Changchub Gyaltsen: instrumental in strengthening the Phagmodrupa myriarchy, Changchub Gyaltsen put almost all the territory of the U region under his control and was victorious against the Sakya sect. Consequently, he replaced the Sakya regime with the Phagmodrupa Desi regime that was later recognized by the Yuan Dynasty.

Donyo Dorje: member of the Rinpung family. During the squabbles between the Rinpungs and the Gongmas, he attacked the U region. He later captured Lhasa and remained there until 1517.

Emperor Zhu Yuanzhang: founder of the Ming Dynasty and Emperor of China from 1368 to 1398. To come to power, he led a peasant revolution against the Mongols. His reign saw both great cultural and economic development.

Gelugpa Tradition: founded by Tsongkhapa and became the most prominent school of Tibetan Buddhism by the end of the Sixteenth Century. The Dalai Lama is its most famous figurehead.

Gongma Drakpa Jungney: enthroned in 1433 and reigned for twelve years. His reign marked by constant squabbles with the Ringpung family who controlled civil administration.

Karmapa Lama: the spiritual leader of one of the four major schools of Tibetan Buddhism. The line of Karmapa reincarnations extends back to the Thirteenth century.

Namgyal Palzangpo: the last acting Imperial Tutor of the Yuan Dynasty.

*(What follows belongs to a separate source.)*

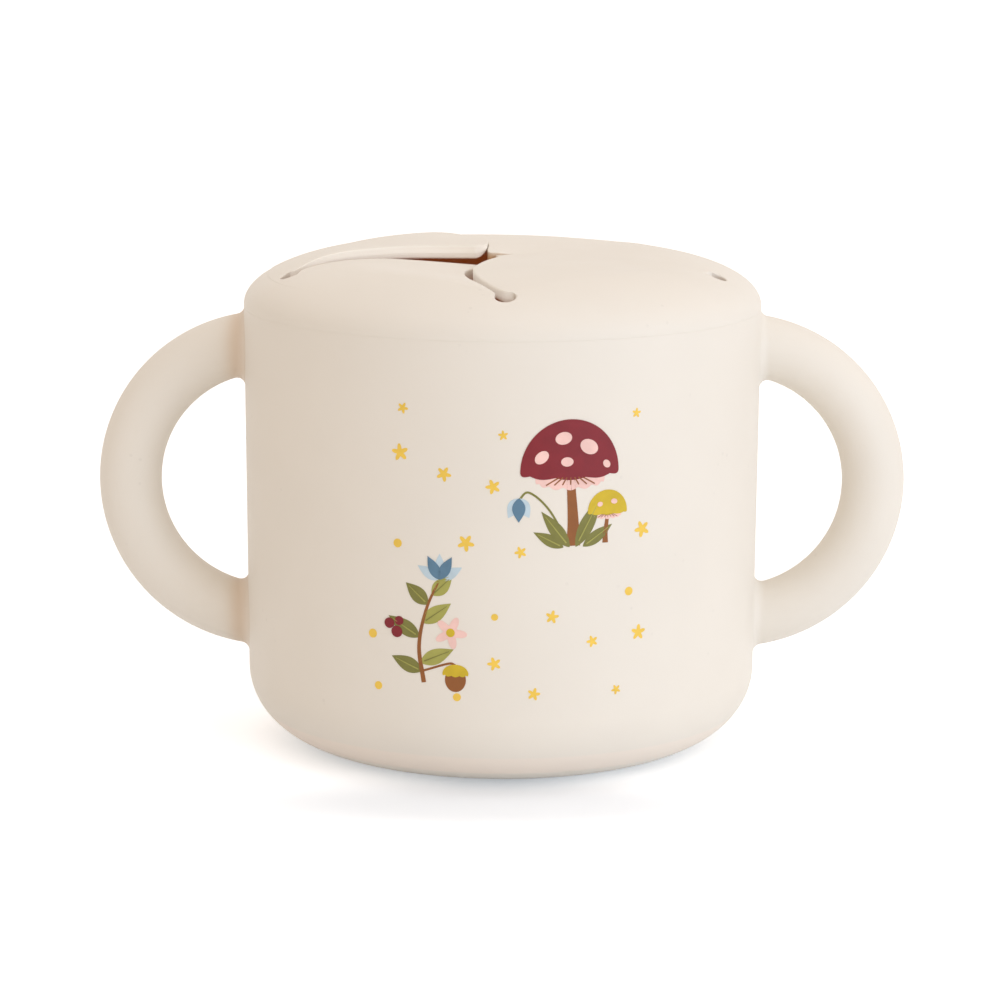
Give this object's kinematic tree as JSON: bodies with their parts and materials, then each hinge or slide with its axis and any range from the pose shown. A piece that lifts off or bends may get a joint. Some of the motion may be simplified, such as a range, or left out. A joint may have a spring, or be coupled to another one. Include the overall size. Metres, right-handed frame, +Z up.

Upon hearing the Ming edict regarding Yuan ex-officials, he went to Nanjing in 1373 to show his allegiance. He was appointed “State Tutor” by Emperor Zhu Yuanzhang and received a jade seal of authority.

Ringpung Family: ruled over Tibet from 1435-1565.

Sakya sect: religious sect that grew to be extremely powerful during the Yuan Dynasty. In order to utilize Sakya power in Tibet, the Mongols gave authority over Tibet to the Sakya lama.

Tsongkapa Lobsang Drakpa (1357-1419): founder of the reformed Gelugpa tradition of Tibetan Buddhism. He was a renowned theacher of Tibetan Buddhism, and his scriptures are a prime source of study today of the Gelugpa tradtion.